*DATA SECTION*.

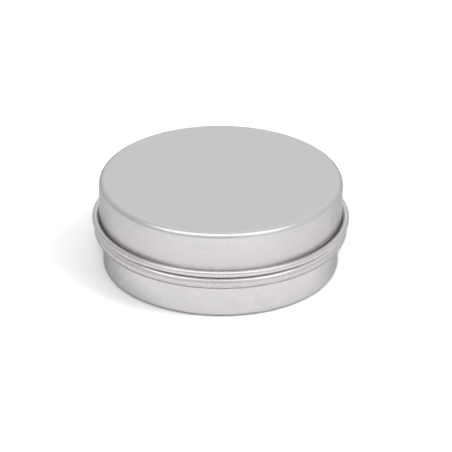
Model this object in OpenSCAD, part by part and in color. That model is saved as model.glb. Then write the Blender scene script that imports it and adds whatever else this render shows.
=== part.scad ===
// Round slip-lid candle tin, drawn and rolled from thin aluminium sheet.
// Two shells: a base cup with a swaged stop bead and a rolled-in rim, and a cap lid with a
// rolled-out edge. The axis is Z, and the tin stands on z = 0 with its lid on.
// Each shell is one revolved strip of sheet, built up from level, upright and bent stretches.

/* [Closed tin] */
// Height of the closed tin
overall_h = 25; // [22:0.5:40]
// Diameter over the lid's rolled edge
overall_d = 68; // [40:0.5:120]
// Thickness of the sheet
sheet = 0.3; // [0.2:0.05:0.35]

/* [Lid] */
// Outside radius of the rolled edge
curl_r = 0.95; // [0.8:0.05:1.4]
// Height of the middle of the rolled edge above the table
curl_z = 13.8; // [9.5:0.05:16]
// Width of the level stretch under the rolled edge
curl_flat = 0.2; // [0.05:0.05:0.5]
// Angle through which the sheet turns in the rolled edge
curl_turn = 310; // [270:5:310]
// Outside radius of the corner between the lid's top and its wall
lid_corner_r = 1.6; // [1.2:0.1:2.4]

/* [Base] */
// Clearance on the radius between the lid's wall and the base's neck
slip_gap = 0.4; // [0.1:0.05:0.5]
// Clearance between the base's rim and the underside of the lid's top
rim_gap = 0.2; // [0.1:0.05:0.5]
// Angle through which the sheet turns in the rolled-in rim
rim_turn = 250; // [180:5:270]
// How far the lower wall is set in from the neck
wall_step = 0.5; // [0:0.05:0.8]
// How far the stop bead stays inside the lid's rolled edge
stop_inset = 0.6; // [0.2:0.05:0.8]
// Open gap between the rolled edge and the stop bead
stop_gap = 0.25; // [0.15:0.05:1.2]
// Outside radius of the corner between the base's floor and its wall
base_corner_r = 1.5; // [0.8:0.1:2.4]

/* [Hidden] */
$fn = 180;

half = sheet / 2;
// Radius of the sheet's middle in the tight bend between the neck and the stop bead
bend_r = 0.2;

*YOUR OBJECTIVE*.
Find all lines holding the string "part" and copy them.

*WORKED SOLUTION*.
Model this object in OpenSCAD, part by part and in color. That model is saved as model.glb. Then write the Blender scene script that imports it and adds whatever else this render shows.
=== part.scad ===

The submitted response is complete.